### [EXERCISE]
Print all the data, keeping every line exactly as it is.

##############################

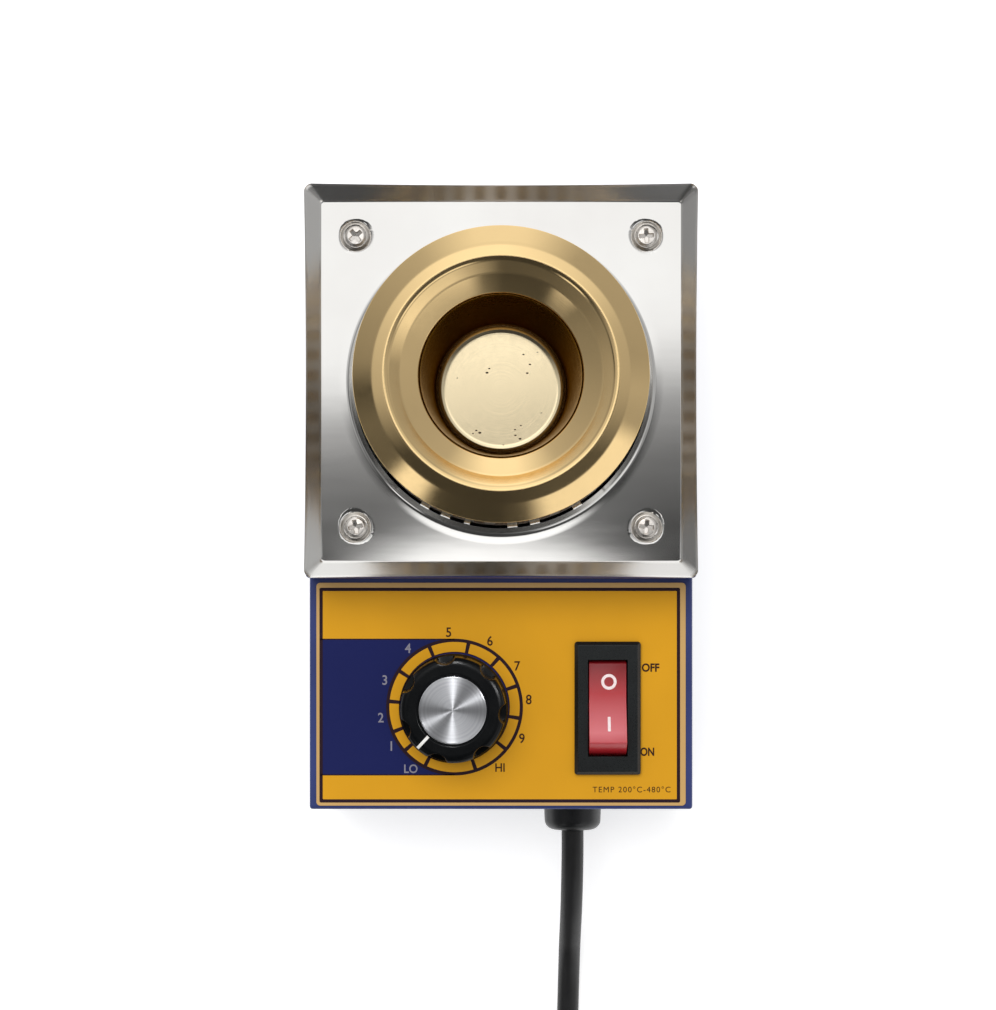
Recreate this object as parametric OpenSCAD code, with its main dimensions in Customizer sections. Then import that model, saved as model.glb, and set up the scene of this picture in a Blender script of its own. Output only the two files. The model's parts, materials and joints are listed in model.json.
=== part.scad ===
// Small electric solder pot: sheet-steel case, pressed tray, spun crucible,
// resistance heater, dial control, rocker switch and mains lead.
// Millimetres, +Z up, front panel towards -Y. Origin: middle of the case on the bench.

/* [Case] */
// Width of the case across its side walls
case_w = 99.8; // [96:0.1:110]
// Length of the low front part, from the front face to the step
panel_l = 60.1; // [59:0.1:75]
// Height of the front panel above the bench
panel_z = 51; // [50:0.5:58]
// Thickness of the case sheet
sheet_t = 1.2; // [1:0.1:1.6]
// Outside radius of the case bends
bend_r = 1; // [0.6:0.1:2]
// Width of the inward flange along the bottom of each side wall
flange_w = 9; // [8:0.5:10]
// Gap all round between the base plate and the case walls
base_gap = 0.2; // [0.1:0.1:0.5]

/* [Feet] */
// Height of the rubber feet
foot_h = 6; // [5:0.5:10]
// Radius of the feet at the top
foot_r = 7; // [6.5:0.5:8]
// Distance of the foot centres from the side walls
foot_in_x = 15.25; // [14:0.25:18]
// Distance of the foot centres from the front and rear walls
foot_in_y = 12; // [11:0.5:16]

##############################

### [RIGHT ANSWER]
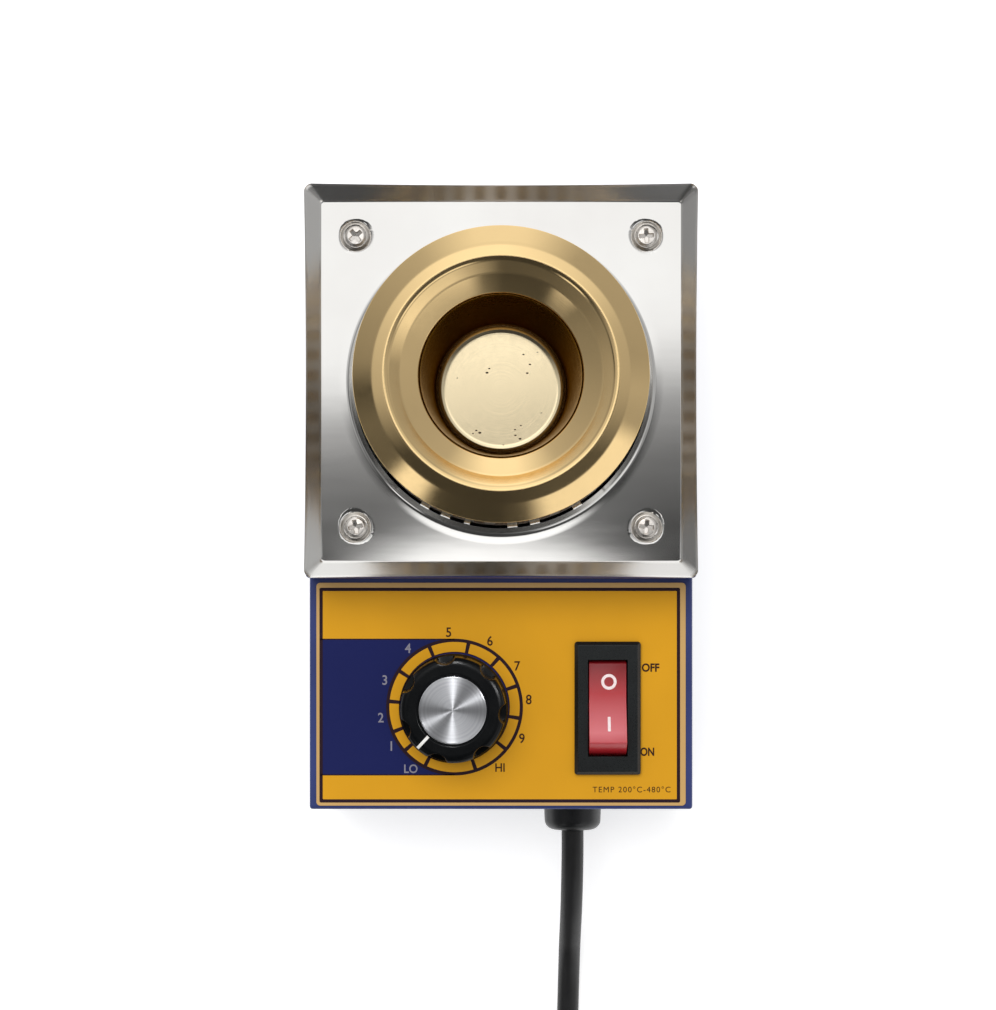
Recreate this object as parametric OpenSCAD code, with its main dimensions in Customizer sections. Then import that model, saved as model.glb, and set up the scene of this picture in a Blender script of its own. Output only the two files. The model's parts, materials and joints are listed in model.json.
=== part.scad ===
// Small electric solder pot: sheet-steel case, pressed tray, spun crucible,
// resistance heater, dial control, rocker switch and mains lead.
// Millimetres, +Z up, front panel towards -Y. Origin: middle of the case on the bench.

/* [Case] */
// Width of the case across its side walls
case_w = 99.8; // [96:0.1:110]
// Length of the low front part, from the front face to the step
panel_l = 60.1; // [59:0.1:75]
// Height of the front panel above the bench
panel_z = 51; // [50:0.5:58]
// Thickness of the case sheet
sheet_t = 1.2; // [1:0.1:1.6]
// Outside radius of the case bends
bend_r = 1; // [0.6:0.1:2]
// Width of the inward flange along the bottom of each side wall
flange_w = 9; // [8:0.5:10]
// Gap all round between the base plate and the case walls
base_gap = 0.2; // [0.1:0.1:0.5]

/* [Feet] */
// Height of the rubber feet
foot_h = 6; // [5:0.5:10]
// Radius of the feet at the top
foot_r = 7; // [6.5:0.5:8]
// Distance of the foot centres from the side walls
foot_in_x = 15.25; // [14:0.25:18]
// Distance of the foot centres from the front and rear walls
foot_in_y = 12; // [11:0.5:16]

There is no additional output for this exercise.